Acting on the lessons
To match the housing feats of German-speaking countries, Cascadia can align incentives for its decentralized local zoning authorities, rewarding jurisdictions financially for welcoming people. Cascadia can also adopt by-right building, iron out the distortions of “zoned capacity,” and otherwise make it as easy to erect middle housing in the Northwest as it is in Germany. Cascadians can lobby their national governments in Ottawa and Washington, DC, to stop subsidizing real-estate speculation in the form of home ownership and, like Germany, regulate their banks and write their tax codes to make housing policy about housing, not asset appreciation. And they can write strong tenant protections into state and provincial law while avoiding rent regulations that squash homebuilding.
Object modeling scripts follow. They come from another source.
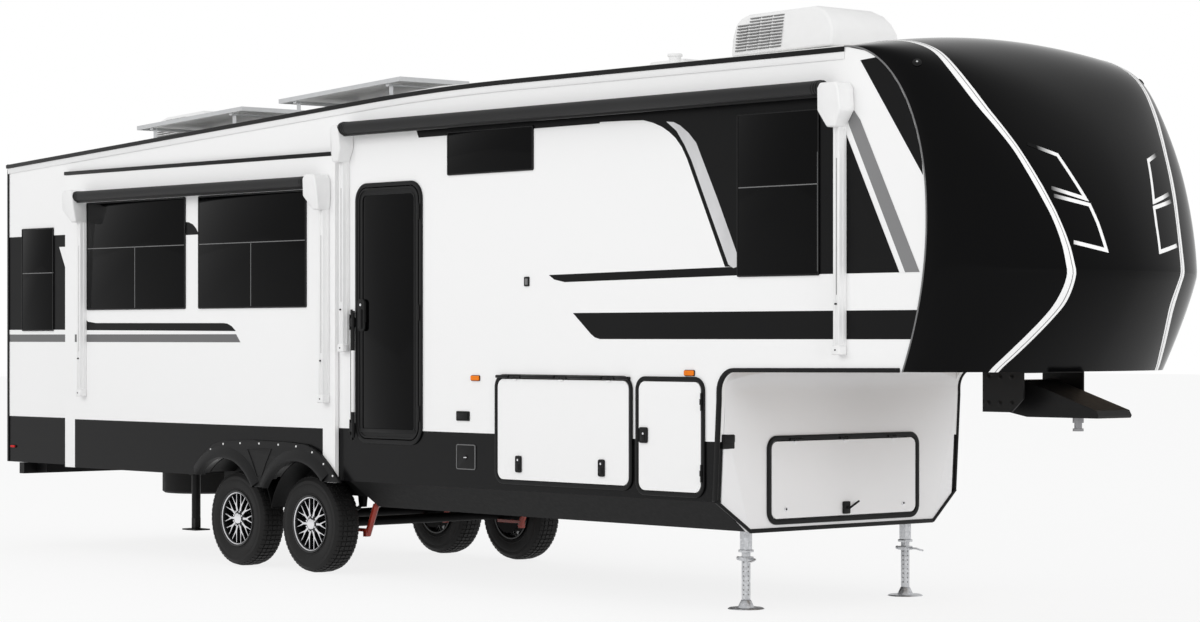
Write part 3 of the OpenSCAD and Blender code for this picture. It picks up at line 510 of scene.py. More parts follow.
white, belt, gloss = (0.92, 0.92, 0.92), (0.0050, 0.0050, 0.0053), (0.0012, 0.0012, 0.0014)
beltZ = 1.170
whiteSkin = skinPaint("whiteSkin", white).material
# painted shade: the front wall and its generator door get a darker grey copy of the white skin, for the shade that wall
# stands in
shadedFrontSkin = skinPaint("shadedFrontSkin", (0.87, 0.87, 0.88), 0.3).material
baySkin, smallSkin = hingedPaint("baySkin", white, 2, 1.5765), hingedPaint("smallDoorSkin", white, 0, 3.1625)
shadedGeneratorSkin = hingedPaint("shadedGeneratorSkin", (0.87, 0.87, 0.88), 2, 1.1605)
wallSkin = beltPaint("wallSkin", white, belt, beltZ)
fasciaBox = boxOf("slide_box_curb")
flangeWide = 0.16
slideSkin = beltPaint("slideSkin", white, belt, beltZ - 0.006, fasciaBox[0].x + flangeWide,
                      fasciaBox[1].x - flangeWide)
capPaint = Paint("capGloss", gloss, 0.1, Specular_IOR_Level=0.085)
capPaint.set("Roughness", 0.08 + capPaint.noise(1.6, 3) * 0.06)
capPaint.bump(capPaint.noise(9, 2), 0.0012, 0.12)
capBlack = capPaint.material
blackVinyl = plainPaint("blackVinyl", (0.0040, 0.0040, 0.0043), 0.3, 12, 0, 0.1, Specular_IOR_Level=0.12)
whiteVinyl = plainPaint("whiteVinyl", (0.9, 0.9, 0.9), 0.3, 12, 0, 0.03)
greyVinyl = plainPaint("greyVinyl", (0.13, 0.13, 0.132), 0.3, 12, 0, 0.06)
midVinyl = plainPaint("midVinyl", (0.21, 0.21, 0.213), 0.3, 12, 0, 0.06)
silverVinyl = silverPaint()
roofWhite = membranePaint()
frameBlack = plainPaint("frameBlack", (0.0065, 0.0065, 0.0068), 0.42, 90, 0.0003, 0.2, Specular_IOR_Level=0.2)
trimBlack = plainPaint("trimBlack", (0.0045, 0.0045, 0.0048), 0.34, 120, 0.0002, 0.15, Specular_IOR_Level=0.2)
moulded = plainPaint("mouldedBlack", (0.0075, 0.0075, 0.0078), 0.5, 260, 0.0004, 0.2, Specular_IOR_Level=0.22)
# painted shade: a black darker than the moulded black for the underside parts, so they stay dark against the light the
# floor throws up
underShadeBlack = plainPaint("underShadeBlack", (0.0028, 0.0028, 0.003), 0.6, 90, 0.0004, 0.25, Specular_IOR_Level=0.1)
glass = plainPaint("darkGlass", (0.0012, 0.0012, 0.0014), 0.07, 3, 0.0005, 0.05, Specular_IOR_Level=0.09)
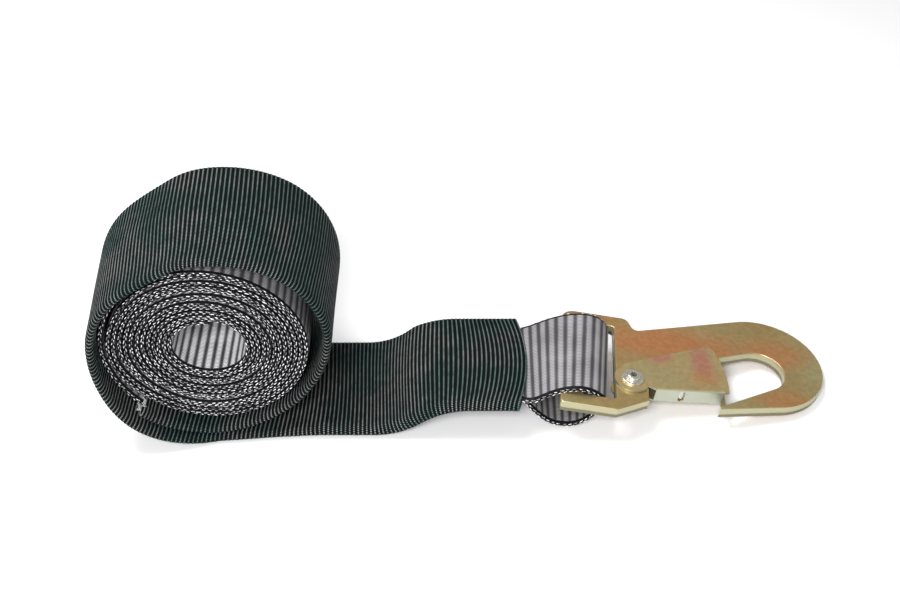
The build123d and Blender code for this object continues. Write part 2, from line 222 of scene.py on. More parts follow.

Already, some Cascadian leaders are trying, with Sightline’s help, to incentivize cities. In Olympia this spring, legislators introduced three bills to create a tax revenue payback for Washington localities that upzone for middle housing. One would give grants for each new in-law apartment or backyard cottage constructed as a result of upzoning. Another would increase the local share of property taxes collected from newly allowed middle housing built after upzoning. A third would increase the local share of real-estate excise tax collected from new infill apartments and middle housing built thanks to upzoning. None of these matched the scale of Germany’s system; they would have generated only small streams of revenue, as opposed to tethering more than a quarter of local revenue to population size. But they were a start.
Unfortunately, none of them won adoption in 2021 on their first appearance. New legislative ideas usually take a few times to work their way up the agenda. To my knowledge, no other state or province in North America has yet tried to replicate the German model of incentivizing localities.
Cascadians can keep encouraging adoption of such policies. Perhaps before the next time such bills come up for votes in Olympia and other capitols, leaders will have learned the main lesson from Cascadia’s German cousin: if they want homes for all, they need to put their incentives where their objectives are.